Danielle blinks at the apparent subject change.
“I did some research. You were right. There were lots of parents of whiz kids who got sick or died that same summer that my dad got cancer.”
“I figured.”
“I did some more research. I didn’t really understand all the medical terms. But I definitely understand that Shadbold’s doctors have been lying through their fucking teeth every time they talk to me. My dad’s cancer isn’t as extreme as Shadbold. The existing drugs, I mean Shadbold’s existing drugs, should have been much more effective on him than they have been. Than they apparently have been.”
“They’ve been keeping him sick,” Danielle says.
“They’ve been keeping my dad sick so I’d perform. Like I’m some kind of fucking circus animal.”
“So what are you going to do?”
“Keiran could have shut down Shazam. Taken away my access. He didn’t. Any idea why?”
Danielle shrugs. “He liked you,” she lies.
“Did he really?”
“Well. No. But he respected you.”
“Yeah. He and I are the only ones now, who have both Shazam and the military attack suite. Makes both of us pretty much unstoppable. Do whatever we want.”
“For the third time,” Danielle said, a little exasperated now, “what are you going to do?”
“First I’m going to fix my father’s treatment. Then I’m going to hack Shadbold’s system. It’ll be easy enough. I built its security. I’m going to hack it, and I’m going to change Mr. Shadbold’s prescription just a tiny bit. Not that he’ll notice. Oh no. The labels on the syringes will say that all the right things
are in them. Just like Kishkinda’s vaccination needles. The labels will be fine.”
Danielle stares at her. “What are you going to do to him?”
“First I’m going to rewrite his will. Then he’s going to take some very bad medicine. Then I’m going to publish all his results and shut down everything that’s left of his operation.”
“Just you.”
“Miss Leaf,” Sophia says, baring her teeth like an animal, “you have no idea what I’m capable of. Give me time and motivation and I’ll bring down governments.”
Danielle looks at her and wonders whether the world would be a safer place if Sophia had not survived the Pacific shipwreck. But at least what she is doing is the right thing. For now. And at least Keiran is out there as a counterweight to her, if need be.
“Goodbye, Sophia,” Danielle says. “Be good.” It is a warning.
She stands, walks out of the room, takes the elevator down the ground floor and the waiting taxi. As it pulls away from the hospital she exhales and sinks back into the seat. She is tired. But there is much to do. She thinks of Angus, his eyes flashing with rage, and of the little children in Kishkinda, poisoned by Shadbold. She wonders if she should go back to finish law school first, whether she should join an existing organization or start a new one. Details. The important thing is that she believes in her destination. Which road she takes there hardly seems to matter.

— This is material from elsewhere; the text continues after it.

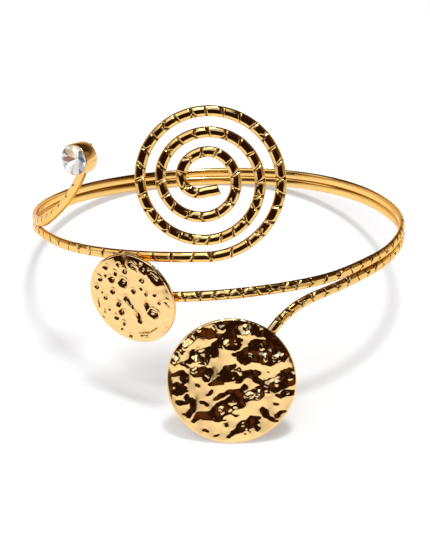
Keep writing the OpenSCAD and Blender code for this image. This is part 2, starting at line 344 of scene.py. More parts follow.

“Where to?” the driver asks.
Danielle smiles. “A better world.”
He gives her a perplexed look. “I don’t think I know that place.”
“No? Take me to the airport,” Danielle says. “We’ll start there.”
Part 7
Coda
Shadbold, Jack – inventor, billionaire, philanthropist. On 15 August 2005, after a long battle with cancer.
Born to a poor family in Durban, South Africa, in 1933, Jack Shadbold worked in the Kimberley diamond mines before emigrating to Australia in 1952, where he acquired a degree from the University of Adelaide’s School of Electrical Engineering. His extraordinary technical gifts quickly became apparent, and after publishing several groundbreaking papers, in 1958 he moved to California to take up a position with Fairchild Semiconductor.